L'interdiction de la cigarette dans les lieux publics a été envisagée en prenant en compte le seul point de vue médical. Les ressources humaines ont sous-estimé l'impact que la mesure pouvait avoir sur les relations entre les salariés. "Fumer, c'est un acte très social, analyse Juan Falomir, professeur de psychologie sociale à l'université de Genève, et auteur de Société contre fumeurs. A force d'être stigmatisés, d'être vus comme des gens malades ou dépendants, les fumeurs ont recréé des liens de solidarité qui, par nature, excluent ceux qui ne font pas partie de leur groupe." 
Pourtant, selon Dominique Steiler, c'est aux ressources humaines que revient la tâche de limiter les effets du clivage induit par la cigarette: "Les managers doivent encourager leurs salariés à faire régulièrement des pauses tous ensemble car c'est un moment indispensable dans le bon fonctionnement d'une entreprise, assure le professeur en management.

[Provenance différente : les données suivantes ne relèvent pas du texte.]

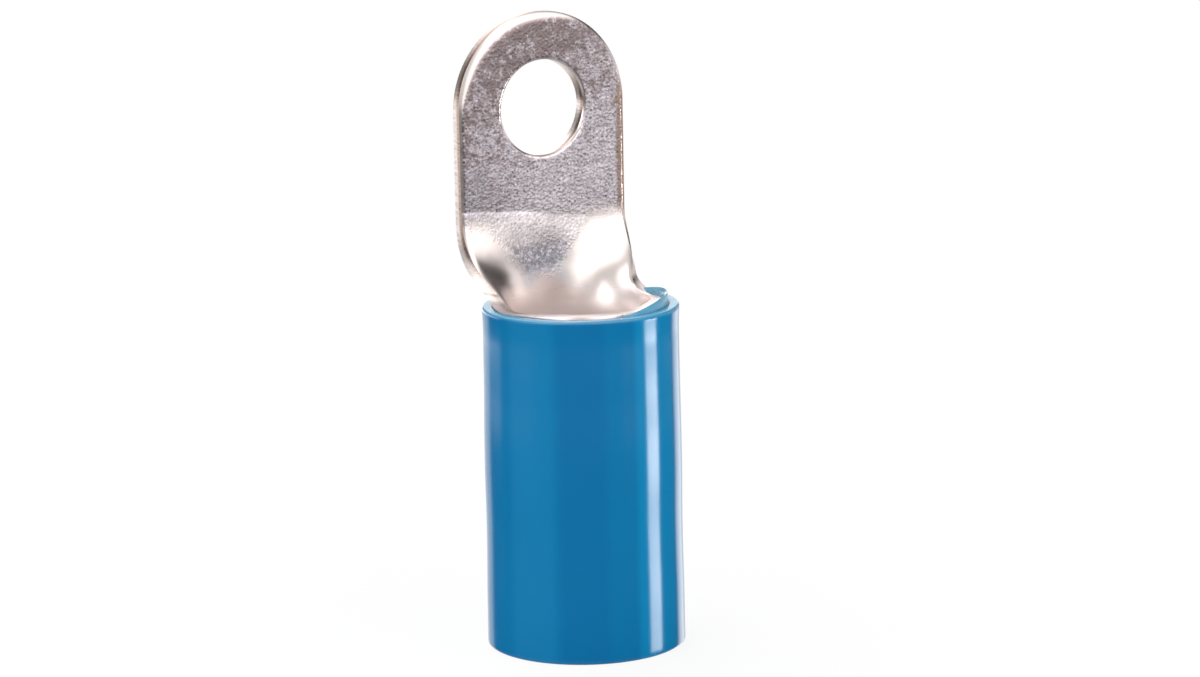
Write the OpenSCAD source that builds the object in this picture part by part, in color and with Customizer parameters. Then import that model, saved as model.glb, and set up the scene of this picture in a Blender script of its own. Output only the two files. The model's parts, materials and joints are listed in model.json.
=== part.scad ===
// Insulated ring terminal for a crimped wire.
// A stamped copper sheet, tin-plated, has a flat tongue with a stud hole. Below the tongue the sheet
// rolls up through a trough-shaped neck into a closed barrel for the wire. A plastic sleeve covers the
// barrel and reaches past it at the wire end.
// The origin is on the barrel's axis at the sleeve's wire end. +Z runs up to the tongue's tip, and the
// hollow side of the neck faces -Y.

/* [Overall] */
// Height from the sleeve's wire end to the tip of the tongue
overall_h = 36.0; // [33:0.5:44]
// Length of the insulating sleeve
sleeve_len = 19.7; // [16:0.1:24]

/* [Tongue] */
// Width of the tongue
tongue_w = 10.8; // [9:0.1:13]
// Thickness of the copper sheet, the same in tongue, neck and barrel
sheet_t = 0.95; // [0.7:0.05:1.2]
// Diameter of the stud hole
hole_d = 5.5; // [3.7:0.1:6.6]
// Distance from the middle of the stud hole to the tip of the tongue
hole_to_tip = 5.5; // [4.5:0.1:6.6]
// Width of the rounding that the punch leaves along the front edge
edge_roll_w = 0.42; // [0.2:0.02:0.6]
// Depth of that rounding
edge_roll_h = 0.2; // [0.1:0.02:0.3]
// Depth of the slighter rounding along the back edge
back_roll_h = 0.06; // [0.02:0.01:0.12]
// Rounding of the stud hole's front rim
hole_roll = 0.14; // [0.06:0.02:0.25]
// How much thinner the tongue's front is struck than the rest of the sheet
strike_depth = 0.06; // [0.02:0.01:0.1]
// Height of the strike's lower edge above the end of the neck
strike_rise = 0.15; // [0.1:0.05:0.5]

/* [Neck] */
// Height over which the flat tongue rolls up into the round barrel
neck_len = 4.7; // [3.5:0.1:6]
// How fast the roll comes in: 1 is even, more leaves the top flatter
roll_power = 2.1; // [1.4:0.1:3]
// How far the neck's foot spreads round the barrel's rim on each side
shoulder_w = 1.45; // [0.8:0.05:2]
// Height of that spread
shoulder_h = 0.85; // [0.4:0.05:1.4]

/* [Barrel] */
// Outside diameter of the wire barrel
barrel_d = 9.05; // [8:0.05:11]
// Length of the wire barrel
barrel_len = 10.5; // [8:0.1:12.5]
// How far the barrel's rim stands above the sleeve's mouth
rim_proud = 0.05; // [0:0.01:0.2]
// Number of grip grooves inside the barrel
groove_count = 3; // [2:1:4]
// Width of each grip groove
groove_w = 0.7; // [0.4:0.1:0.9]
// Depth of each grip groove
groove_depth = 0.12; // [0.05:0.01:0.15]
// Width of the seam line where the rolled edges meet
seam_w = 0.12; // [0.06:0.02:0.2]
// Depth of the seam line, inside and outside
seam_depth = 0.1; // [0.05:0.01:0.15]
// Chamfer at the barrel's wire end
barrel_chamfer = 0.25; // [0.1:0.05:0.3]

/* [Sleeve] */
// Clearance all round between the barrel and the sleeve
sleeve_fit = 0.08; // [0.05:0.01:0.2]
// Wall of the sleeve at its mouth
mouth_wall = 0.96; // [0.8:0.02:1.2]
// Wall of the sleeve at its wire end
entry_wall = 0.8; // [0.6:0.02:1.2]
// How much wider than the barrel's seat the wire entry is, all round
entry_step = 0.28; // [0.15:0.01:0.4]
// Clear length between the end of the barrel and the wire entry's shoulder
entry_gap = 0.3; // [0.15:0.05:0.6]
// Inward slope of the mouth's inner edge: its width
mouth_slope_w = 0.4; // [0.2:0.02:0.5]
// Inward slope of the mouth's inner edge: its depth
mouth_slope_h = 0.55; // [0.3:0.05:0.8]
// Rounding of the sleeve's outer edges
sleeve_round = 0.16; // [0.08:0.02:0.25]
// How far the mouth flares out at its rim
mouth_flare = 0.05; // [0:0.01:0.1]
// Height of that flare
flare_h = 1.6; // [1:0.1:3]

/* [Hidden] */
$fn = 96;

// Barrel
barrel_r = barrel_d / 2;
bore_r = barrel_r - sheet_t;
mean_r = barrel_r - sheet_t / 2;
rim_z = sleeve_len + rim_proud;
barrel_z = rim_z - barrel_len;

// Neck and tongue: the sheet's middle surface stays at mean_r behind the axis
neck_top = rim_z + neck_len;
half_w = tongue_w / 2;
arc_z = overall_h - half_w;
hole_z = overall_h - hole_to_tip;

// Depth to which the neck's foot is let into the barrel's wall, and its clearance from both faces there
foot_depth = 0.5;
foot_inset = 0.02;
// Depth below the rim at which the shoulder's curve would run out level, so that its lowest ring is not
// a sliver
shoulder_sink = 0.08;
// Height above the rim at which the neck has its full thickness
foot_blend = 0.15;

// How finely curved faces are divided
neck_rings = 14;
shoulder_rings = 6;
face_steps = 20;
corner_steps = 3;
// Curvature below which the sheet counts as flat
no_roll = 1e-6;

// How far a cutting tool runs past the face that it cuts, and past a face that it only has to clear
overrun = 1;
tool_clear = 0.01;

// Sleeve
seat_r = barrel_r + sleeve_fit;
entry_r = seat_r + entry_step;
entry_top = barrel_z - entry_gap - entry_step;
mouth_r = seat_r + mouth_wall;
foot_r = entry_r + entry_wall;

function clamp(v, low, high) = min(max(v, low), high);

// Share of the full roll that the sheet has reached at height z
function rolled(z) = pow(clamp((neck_top - z) / neck_len, 0, 1), roll_power);

// Half width of the sheet, along its middle surface: the tongue's, then the shoulder's quarter ellipse
function sheet_half_w(z) =
    let (v = clamp((z - rim_z + shoulder_sink) / shoulder_h, 0, 1))
    half_w + shoulder_w * (1 - sqrt(1 - (1 - v) * (1 - v)));

// Place of a point of the sheet: s is its distance from the middle line along the sheet, and n its
// distance behind the sheet's middle surface
function bent(s, n, z) =
    let (k = rolled(z) / mean_r)
    k < no_roll ? [s, mean_r + n, z] :
    let (a = s * k * 180 / PI, r = 1 / k + n)
    [r * sin(a), mean_r - 1 / k + r * cos(a), z];

// Places across the sheet from its edge at +w to its edge at -w, each with the angle that its rounded
// corner has turned through there: 90 at the very edge and 0 on the flat faces
function corner_stations(w) =
    [for (i = [corner_steps : -1 : 1])
        let (a = 90 * i / corner_steps)
        [w - edge_roll_w * (1 - sin(a)), a]];
function sheet_stations(w, steps) =
    let (flat_w = w - edge_roll_w, corner = corner_stations(w))
    concat(
        corner,
        [for (i = [0 : steps]) [flat_w * (1 - 2 * i / steps), 0]],
        [for (i = [corner_steps - 1 : -1 : 0]) [-corner[i].x, corner[i].y]]
    );

// Cross-section of the sheet, half width w and thickness t: the back face from +w to -w, then the front
// face back again. Both faces have the same stations
function back_face(stations, t) =
    [for (p = stations) [p.x, t / 2 - back_roll_h * (1 - cos(p.y))]];
function front_face(stations, t) =
    [for (i = [len(stations) - 1 : -1 : 0])
        [stations[i].x, -t / 2 + edge_roll_h * (1 - cos(stations[i].y))]];
function sheet_section(w, t, steps) =
    let (stations = sheet_stations(w, steps))
    concat(back_face(stations, t), front_face(stations, t));

// Heights of the neck's rings, from its foot inside the barrel's wall up to the tongue
function ring_heights() = concat(
    [rim_z - foot_depth, rim_z],
    [for (i = [1 : shoulder_rings]) rim_z + shoulder_h * (1 - cos(90 * i / shoulder_rings))],
    [for (i = [1 : neck_rings]) rim_z + shoulder_h + (neck_len - shoulder_h) * i / neck_rings]
);

// A ring of the neck at height z, with every point bent to the roll at that height
function neck_ring(z) =
    let (t = sheet_t - 2 * foot_inset * clamp(1 - (z - rim_z) / foot_blend, 0, 1))
    [for (p = sheet_section(sheet_half_w(z), t, face_steps)) bent(p.x, p.y, z)];

// Joins rings of equal length into a closed solid. The two halves of a ring face each other, and each
// end is closed by a strip between them
module loft(rings) {
    count = len(rings[0]);
    last = (len(rings) - 1) * count;
    sides = [for (r = [0 : len(rings) - 2]) for (i = [0 : count - 1])
        let (a = r * count + i, b = r * count + (i + 1) % count)
        each [[a, b + count, b], [a, a + count, b + count]]];
    bottom = [for (i = [0 : count / 2 - 2]) [i, i + 1, count - 2 - i, count - 1 - i]];
    top = [for (i = [0 : count / 2 - 2])
        [last + i, last + count - 1 - i, last + count - 2 - i, last + i + 1]];
    polyhedron(points = [for (ring = rings) each ring], faces = concat(sides, bottom, top), convexity = 6);
}

module neck() {
    loft([for (z = ring_heights()) neck_ring(z)]);
}

// Flat tongue: a straight strip with the sheet's cross-section, closed by half a turn of the same edge
module tongue() {
    translate([0, mean_r, neck_top])
        linear_extrude(arc_z - neck_top)
            polygon(sheet_section(half_w, sheet_t, 1));
    translate([0, mean_r, arc_z])
        rotate([90, 0, 0])
            rotate_extrude(angle = 180)
                polygon([for (p = sheet_section(half_w, sheet_t, 2)) if (p.x > -tool_clear) [p.x, -p.y]]);
}

// Stud hole with its front rim rounded
module stud_hole() {
    translate([0, mean_r, hole_z])
        rotate([90, 0, 0]) {
            cylinder(d = hole_d, h = sheet_t + 2 * overrun, center = true);
            rotate_extrude()
                polygon(concat(
                    [[0, sheet_t / 2 - hole_roll]],
                    [for (i = [0 : corner_steps])
                        let (a = 90 * i / corner_steps)
                        [hole_d / 2 + hole_roll * (1 - cos(a)), sheet_t / 2 - hole_roll * (1 - sin(a))]],
                    [[hole_d / 2 + hole_roll, sheet_t / 2 + overrun], [0, sheet_t / 2 + overrun]]
                ));
        }
}

// Rolled barrel: a tube with a bevelled wire end, grip grooves inside and a seam at the front
module barrel() {
    difference() {
        translate([0, 0, barrel_z])
            cylinder(r = barrel_r, h = barrel_len);
        translate([0, 0, barrel_z - overrun])
            cylinder(r = bore_r, h = barrel_len + 2 * overrun);
        translate([0, 0, barrel_z - tool_clear])
            cylinder(r1 = bore_r + barrel_chamfer, r2 = bore_r, h = barrel_chamfer);
        grip_grooves();
        seam_line(barrel_r - seam_depth);
        seam_line(bore_r - seam_depth);
    }
}

module grip_grooves() {
    pitch = barrel_len / (groove_count + 1);
    for (i = [1 : groove_count])
        translate([0, 0, barrel_z + pitch * i - groove_w / 2])
            cylinder(r = bore_r + groove_depth, h = groove_w);
}

// A shallow straight groove down the front of the barrel, from radius r outwards
module seam_line(r) {
    translate([-seam_w / 2, -r - 2 * seam_depth, barrel_z - overrun])
        cube([seam_w, 2 * seam_depth, barrel_len + 2 * overrun]);
}

// What the strike takes off the tongue's front face
module strike() {
    low_z = neck_top + strike_rise;
    translate([-half_w - overrun, mean_r - sheet_t / 2 - overrun, low_z])
        cube([tongue_w + 2 * overrun, overrun + strike_depth, overall_h - low_z + overrun]);
}

module terminal() {
    color([0.80, 0.78, 0.77])
        difference() {
            union() {
                barrel();
                neck();
                tongue();
            }
            stud_hole();
            strike();
        }
}

// Sleeve: one turned profile. It widens a little towards the wire end, flares at its mouth, and steps
// out inside below the barrel, where the wire's own insulation goes in
module insulating_sleeve() {
    color([0.0, 0.44, 0.68])
        rotate_extrude()
            polygon(concat(
                [[entry_r + sleeve_round, 0], [foot_r - sleeve_round, 0]],
                [for (i = [1 : corner_steps])
                    let (a = 90 * i / corner_steps)
                    [foot_r - sleeve_round * (1 - sin(a)), sleeve_round * (1 - cos(a))]],
                [[mouth_r, sleeve_len - flare_h]],
                [for (i = [0 : corner_steps])
                    let (a = 90 * i / corner_steps)
                    [mouth_r + mouth_flare - sleeve_round * (1 - cos(a)),
                     sleeve_len - sleeve_round * (1 - sin(a))]],
                [[seat_r + mouth_slope_w, sleeve_len], [seat_r, sleeve_len - mouth_slope_h]],
                [[seat_r, entry_top + entry_step], [entry_r, entry_top], [entry_r, sleeve_round]]
            ));
}

terminal();
insulating_sleeve();
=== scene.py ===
"""Insulated ring terminal: a rolled copper blank with tin plating, and its plastic sleeve.

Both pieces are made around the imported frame, in metres, with +Z along the wire barrel.
"""

import json
import math

import bmesh
import bpy
from bpy.props import FloatProperty, FloatVectorProperty, IntProperty, PointerProperty
from mathutils import Matrix, Vector


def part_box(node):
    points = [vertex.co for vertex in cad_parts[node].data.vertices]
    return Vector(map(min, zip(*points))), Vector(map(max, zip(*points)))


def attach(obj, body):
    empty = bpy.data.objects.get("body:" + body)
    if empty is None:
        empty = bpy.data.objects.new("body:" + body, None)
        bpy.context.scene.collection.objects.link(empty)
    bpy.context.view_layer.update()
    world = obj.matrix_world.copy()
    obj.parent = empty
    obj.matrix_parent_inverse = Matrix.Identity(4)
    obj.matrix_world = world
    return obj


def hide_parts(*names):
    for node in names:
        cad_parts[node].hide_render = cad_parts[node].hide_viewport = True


bl_info = {
    "name": "Ring Terminal",
    "version": (1, 0, 0),
    "blender": (4, 5, 0),
    "location": "3D View > Sidebar > Terminal",
    "description": "Makes a tinned ring terminal with its insulating sleeve, and a plain stage for it",
    "category": "Object",
}

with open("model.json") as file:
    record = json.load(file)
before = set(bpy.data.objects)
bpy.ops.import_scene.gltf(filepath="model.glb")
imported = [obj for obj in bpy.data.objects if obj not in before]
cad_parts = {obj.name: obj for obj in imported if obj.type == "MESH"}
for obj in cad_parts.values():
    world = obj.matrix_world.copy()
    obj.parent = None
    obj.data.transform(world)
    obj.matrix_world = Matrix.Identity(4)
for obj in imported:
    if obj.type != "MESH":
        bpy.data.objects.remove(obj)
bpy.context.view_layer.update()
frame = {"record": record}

MM = 0.001
ROOT = "root"
MOUNTS = {mount["name"]: mount for mount in frame["record"]["mounts"]}
TERMINAL_LOW, TERMINAL_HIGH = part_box("terminal")
SLEEVE_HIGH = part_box("insulating_sleeve")[1]

# The barrel's rim stands this far above the sleeve's mouth
RIM_PROUD = 0.05 * MM

# Points nearer than this are one point
MERGE = 0.0004 * MM


def mount_radius(name):
    """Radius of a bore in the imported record, in metres."""
    return MOUNTS[name]["dims"]["r_mm"] * MM


# ---- Sizes and colours ----


def length(name, default, description):
    """A size in metres."""
    return FloatProperty(
        name=name, description=description, default=default, min=0, precision=6, unit="LENGTH"
    )


def factor(name, default, description):
    """A plain share or multiple."""
    return FloatProperty(name=name, description=description, default=default, subtype="FACTOR")


def count(name, default, description):
    """A whole number."""
    return IntProperty(name=name, description=description, default=default, min=0)


def colour(name, default, description):
    """A linear colour."""
    return FloatVectorProperty(
        name=name, description=description, default=default, size=3, min=0, max=1, subtype="COLOR"
    )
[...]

Quel que soit son objectif -un déjeuner, un café ou une cigarette- elle permet d'aborder des sujets qui ont été passé sous silence en réunion, de connaître des salariés d'autres services et renforcer les relations dans l'équipe ». Dans certaines entreprises, une pause commune est même comprise dans l'emploi du temps des salariés. "Il faut garder à l'esprit que plus une équipe se connaît, plus elle est performante et plus la régulation du stress sera facile."